## Job
Start at the line that has "profile = make_face(outline)" and stop at the line that has "point = shown.matrix_world". Print those lines and all lines between them exactly, and nothing more.

## Dataset excerpts
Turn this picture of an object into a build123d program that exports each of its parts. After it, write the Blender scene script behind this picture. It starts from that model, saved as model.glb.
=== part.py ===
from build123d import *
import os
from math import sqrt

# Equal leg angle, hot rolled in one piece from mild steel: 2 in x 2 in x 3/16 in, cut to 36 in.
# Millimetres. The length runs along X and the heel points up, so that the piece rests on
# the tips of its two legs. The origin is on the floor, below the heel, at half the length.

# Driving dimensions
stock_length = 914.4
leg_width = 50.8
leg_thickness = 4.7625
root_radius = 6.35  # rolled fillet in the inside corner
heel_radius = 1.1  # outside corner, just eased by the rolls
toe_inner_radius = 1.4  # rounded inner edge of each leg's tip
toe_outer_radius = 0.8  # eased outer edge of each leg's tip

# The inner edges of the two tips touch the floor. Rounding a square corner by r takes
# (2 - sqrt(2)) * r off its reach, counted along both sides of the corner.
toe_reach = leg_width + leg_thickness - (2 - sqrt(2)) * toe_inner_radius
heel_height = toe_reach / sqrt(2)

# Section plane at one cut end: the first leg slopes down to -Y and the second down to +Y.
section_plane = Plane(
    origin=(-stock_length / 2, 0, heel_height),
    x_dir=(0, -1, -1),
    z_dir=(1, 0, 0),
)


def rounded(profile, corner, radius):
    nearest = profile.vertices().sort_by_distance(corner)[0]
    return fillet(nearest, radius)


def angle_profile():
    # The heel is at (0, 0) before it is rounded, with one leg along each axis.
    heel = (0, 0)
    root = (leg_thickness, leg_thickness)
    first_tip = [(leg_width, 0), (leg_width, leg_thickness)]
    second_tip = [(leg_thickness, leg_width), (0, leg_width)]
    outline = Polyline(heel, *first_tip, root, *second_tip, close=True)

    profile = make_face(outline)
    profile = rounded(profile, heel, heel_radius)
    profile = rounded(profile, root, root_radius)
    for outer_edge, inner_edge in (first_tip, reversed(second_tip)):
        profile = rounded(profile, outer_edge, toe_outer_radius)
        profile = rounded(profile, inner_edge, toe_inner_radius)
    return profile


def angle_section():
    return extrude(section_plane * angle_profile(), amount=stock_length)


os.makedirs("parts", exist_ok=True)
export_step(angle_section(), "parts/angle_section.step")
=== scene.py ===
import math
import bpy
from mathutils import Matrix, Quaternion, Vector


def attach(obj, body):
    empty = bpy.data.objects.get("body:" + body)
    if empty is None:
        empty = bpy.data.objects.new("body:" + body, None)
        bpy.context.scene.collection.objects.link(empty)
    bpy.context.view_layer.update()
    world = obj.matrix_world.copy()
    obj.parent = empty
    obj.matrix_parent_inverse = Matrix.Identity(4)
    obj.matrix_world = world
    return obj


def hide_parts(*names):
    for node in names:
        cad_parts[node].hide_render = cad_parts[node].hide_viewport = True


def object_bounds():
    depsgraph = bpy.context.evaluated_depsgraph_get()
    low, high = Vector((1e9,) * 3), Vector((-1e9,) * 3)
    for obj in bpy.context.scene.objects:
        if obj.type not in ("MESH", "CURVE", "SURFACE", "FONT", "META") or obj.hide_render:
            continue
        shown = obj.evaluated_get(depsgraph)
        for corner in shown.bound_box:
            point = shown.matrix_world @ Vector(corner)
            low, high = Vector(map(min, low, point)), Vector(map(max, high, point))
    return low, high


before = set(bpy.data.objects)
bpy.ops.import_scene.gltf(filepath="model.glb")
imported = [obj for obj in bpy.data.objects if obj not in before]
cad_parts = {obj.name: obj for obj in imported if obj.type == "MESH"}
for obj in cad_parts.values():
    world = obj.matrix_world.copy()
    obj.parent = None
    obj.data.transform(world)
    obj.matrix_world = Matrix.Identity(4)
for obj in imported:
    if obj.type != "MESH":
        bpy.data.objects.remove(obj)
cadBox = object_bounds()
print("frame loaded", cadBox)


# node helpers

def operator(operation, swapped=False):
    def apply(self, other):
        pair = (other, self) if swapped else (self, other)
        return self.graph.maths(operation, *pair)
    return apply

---

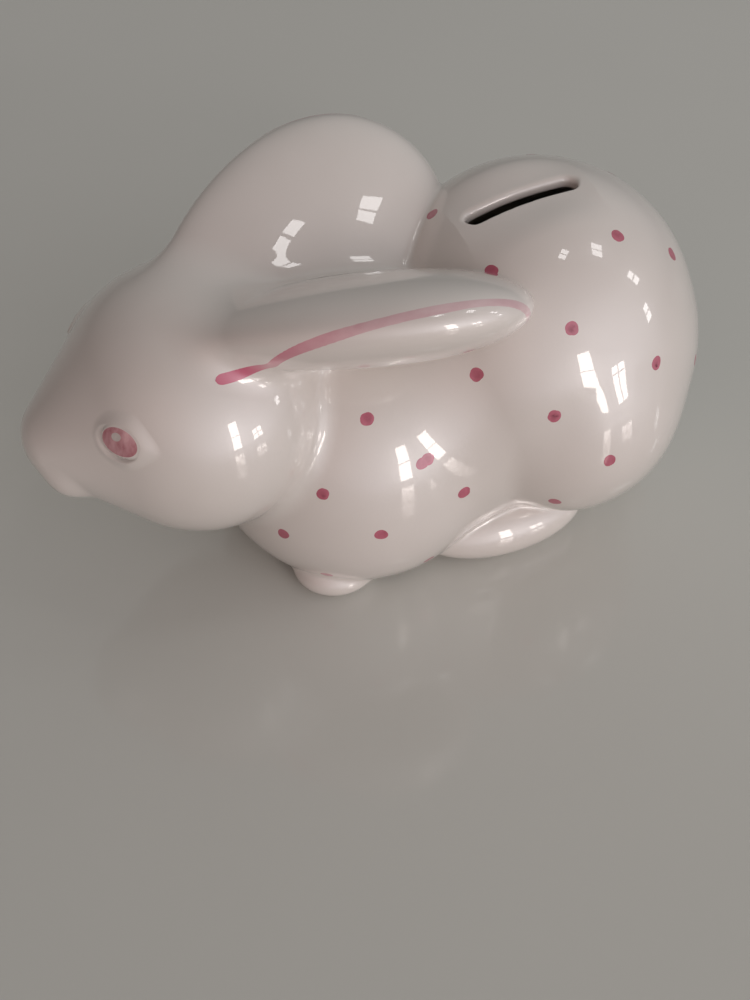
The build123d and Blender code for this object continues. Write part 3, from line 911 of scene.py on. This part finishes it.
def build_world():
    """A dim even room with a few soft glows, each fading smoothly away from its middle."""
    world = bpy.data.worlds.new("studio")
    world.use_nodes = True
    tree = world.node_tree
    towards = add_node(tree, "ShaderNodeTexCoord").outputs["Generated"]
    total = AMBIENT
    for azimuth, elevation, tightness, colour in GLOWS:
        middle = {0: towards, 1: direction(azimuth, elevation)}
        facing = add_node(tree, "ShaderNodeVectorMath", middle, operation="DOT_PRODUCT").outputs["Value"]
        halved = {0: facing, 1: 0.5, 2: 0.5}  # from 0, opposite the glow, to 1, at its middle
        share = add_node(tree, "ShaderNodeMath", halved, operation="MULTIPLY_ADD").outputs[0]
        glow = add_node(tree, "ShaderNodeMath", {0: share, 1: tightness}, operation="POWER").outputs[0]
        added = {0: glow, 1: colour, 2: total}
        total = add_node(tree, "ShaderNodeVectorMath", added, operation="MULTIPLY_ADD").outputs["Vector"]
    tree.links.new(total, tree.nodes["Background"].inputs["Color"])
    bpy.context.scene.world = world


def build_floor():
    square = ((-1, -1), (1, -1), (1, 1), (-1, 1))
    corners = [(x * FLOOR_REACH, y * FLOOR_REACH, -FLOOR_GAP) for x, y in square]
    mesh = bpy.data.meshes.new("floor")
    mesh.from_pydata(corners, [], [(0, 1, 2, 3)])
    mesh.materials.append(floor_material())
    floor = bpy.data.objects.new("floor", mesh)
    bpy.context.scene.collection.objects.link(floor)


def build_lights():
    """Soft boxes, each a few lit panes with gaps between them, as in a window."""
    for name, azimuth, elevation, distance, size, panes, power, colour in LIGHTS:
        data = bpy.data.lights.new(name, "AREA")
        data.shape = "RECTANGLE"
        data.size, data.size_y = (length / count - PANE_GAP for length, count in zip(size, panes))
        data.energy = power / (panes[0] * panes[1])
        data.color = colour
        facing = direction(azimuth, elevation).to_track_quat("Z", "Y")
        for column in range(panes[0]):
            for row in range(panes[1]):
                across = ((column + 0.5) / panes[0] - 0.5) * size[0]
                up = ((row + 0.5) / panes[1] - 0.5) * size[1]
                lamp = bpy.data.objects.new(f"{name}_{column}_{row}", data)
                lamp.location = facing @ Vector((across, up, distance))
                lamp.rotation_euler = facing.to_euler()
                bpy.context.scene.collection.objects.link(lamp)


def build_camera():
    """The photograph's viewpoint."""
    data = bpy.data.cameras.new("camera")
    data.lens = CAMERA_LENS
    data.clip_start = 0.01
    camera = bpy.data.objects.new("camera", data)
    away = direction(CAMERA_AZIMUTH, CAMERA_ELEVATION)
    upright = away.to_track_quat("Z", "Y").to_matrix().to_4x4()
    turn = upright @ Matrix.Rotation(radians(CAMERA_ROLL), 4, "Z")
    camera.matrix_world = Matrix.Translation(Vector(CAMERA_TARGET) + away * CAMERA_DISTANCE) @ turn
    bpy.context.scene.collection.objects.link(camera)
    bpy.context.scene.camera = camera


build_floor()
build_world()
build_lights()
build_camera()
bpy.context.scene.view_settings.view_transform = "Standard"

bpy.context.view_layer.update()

## Answer in full
    profile = make_face(outline)
    profile = rounded(profile, heel, heel_radius)
    profile = rounded(profile, root, root_radius)
    for outer_edge, inner_edge in (first_tip, reversed(second_tip)):
        profile = rounded(profile, outer_edge, toe_outer_radius)
        profile = rounded(profile, inner_edge, toe_inner_radius)
    return profile


def angle_section():
    return extrude(section_plane * angle_profile(), amount=stock_length)


os.makedirs("parts", exist_ok=True)
export_step(angle_section(), "parts/angle_section.step")
=== scene.py ===
import math
import bpy
from mathutils import Matrix, Quaternion, Vector


def attach(obj, body):
    empty = bpy.data.objects.get("body:" + body)
    if empty is None:
        empty = bpy.data.objects.new("body:" + body, None)
        bpy.context.scene.collection.objects.link(empty)
    bpy.context.view_layer.update()
    world = obj.matrix_world.copy()
    obj.parent = empty
    obj.matrix_parent_inverse = Matrix.Identity(4)
    obj.matrix_world = world
    return obj


def hide_parts(*names):
    for node in names:
        cad_parts[node].hide_render = cad_parts[node].hide_viewport = True


def object_bounds():
    depsgraph = bpy.context.evaluated_depsgraph_get()
    low, high = Vector((1e9,) * 3), Vector((-1e9,) * 3)
    for obj in bpy.context.scene.objects:
        if obj.type not in ("MESH", "CURVE", "SURFACE", "FONT", "META") or obj.hide_render:
            continue
        shown = obj.evaluated_get(depsgraph)
        for corner in shown.bound_box:
            point = shown.matrix_world @ Vector(corner)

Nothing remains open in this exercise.